4 Performance Evaluation

We do the simulation experiments by extending the simulator ‘CloudSim’ [3] and download the Grid5000 failure dataset from Fault Tracking Archive (FTA) [2] and select the clusters, G1/site1/c1, as the edge cloud data center. Parameter configuration model in [2] is used to match the configuration for each node and generation the BoTs workload which consist of tasks between 2000 and 3000. In order to evaluate the performance of the proposed algorithm (Tem/Tbf), we compare our method with other fault-tolerant strategies. Specifically, we denote ‘NoFT’ as the method with no fault tolerance mechanism. ‘Restr’, ‘Pre-Tem’, ‘Pre-Tbf’, ‘Tem/Tbf’ as the method with resubmission, CPU temperature, TBF, CPU temperature and TBF prediction as the fault tolerant strategy, respectively.

Fig. 2.
figure 2

The task completion rate under different fault-tolerant strategies

Fig. 3.
figure 3

The energy consumption under different fault-tolerant strategies

4.1 Experimental Results

Figure 2 shows the task completion rate and the energy consumption is given in Fig. 3. We can see that the task completion rate and energy consumption is the highest when using Restr method. And among using fault prediction as the fault-tolerant strategy, the extra energy by using Tem/Tbf prediction is only 30 Kwh higher than the other two cases.
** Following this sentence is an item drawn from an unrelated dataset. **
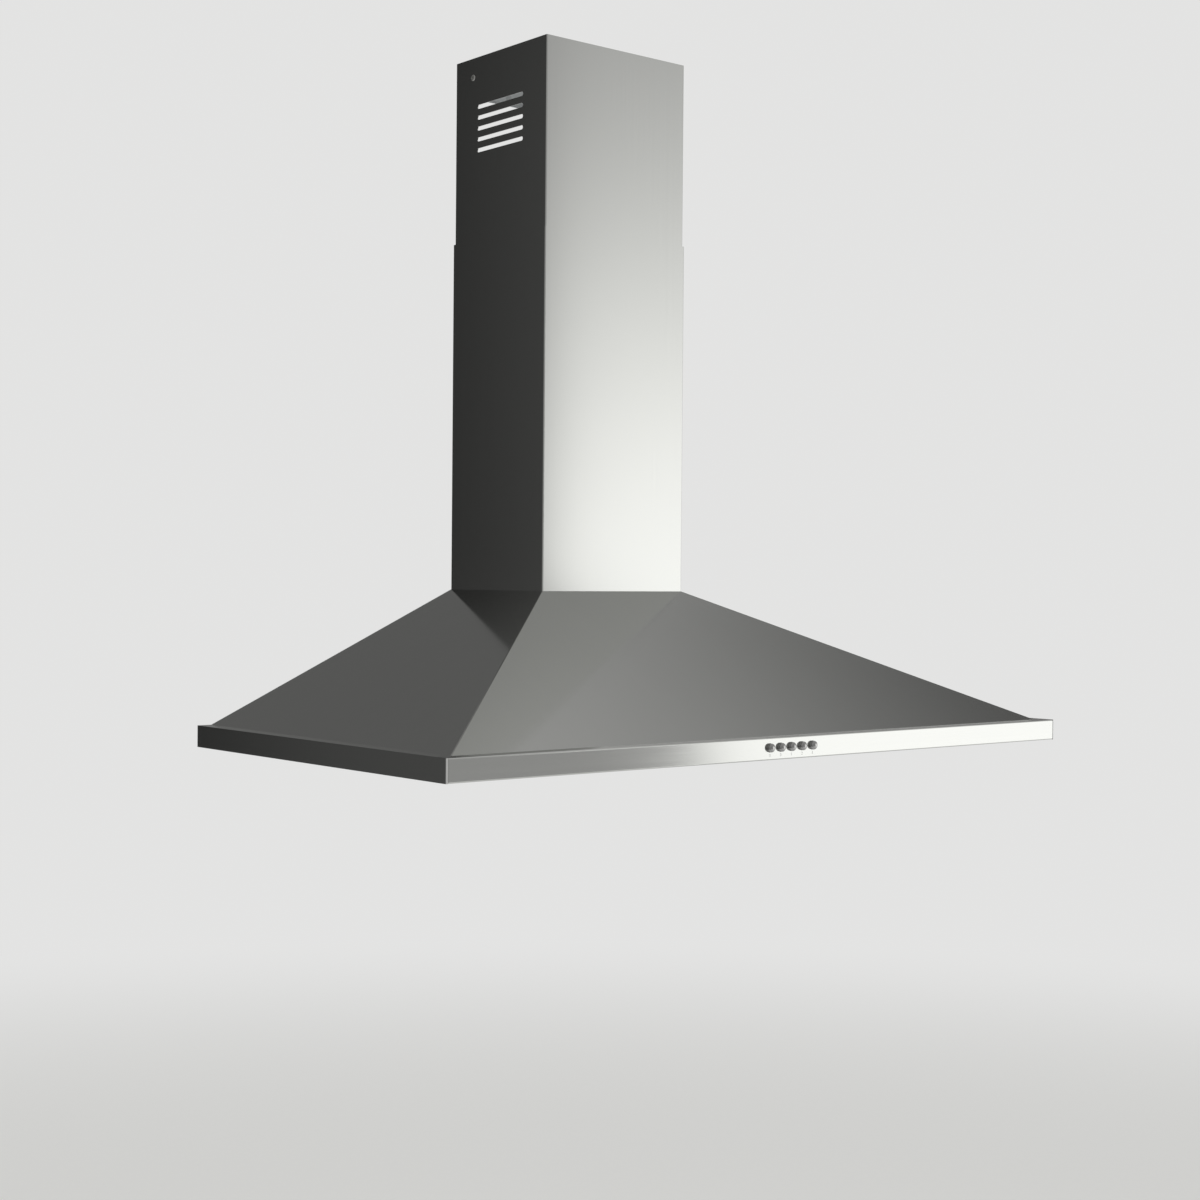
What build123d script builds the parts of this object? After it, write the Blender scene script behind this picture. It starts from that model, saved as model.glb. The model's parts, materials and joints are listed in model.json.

If using task completion rate to measure the reliability of the system, it is the most reliable by using Restr method, but the excessive energy which will greatly influence interests of operators. And when using Tem/Tbf method, the reliability is much higher than the other two proactive strategies and the increased energy is not large. Therefore, the method we proposed(Tem/Tbf) is more effective.

5 Conclusions

In this paper, we study how to improve the reliability of the edge cloud system while reducing energy consumption as much as possible. We use the reliability and energy-aware resource scheduling algorithm to allocate physical resources for tasks firstly. Then, CPU temperature prediction and time between failures prediction are used to achieve fault tolerance. Comparison with other fault-tolerant strategies, the method we proposed is more effective.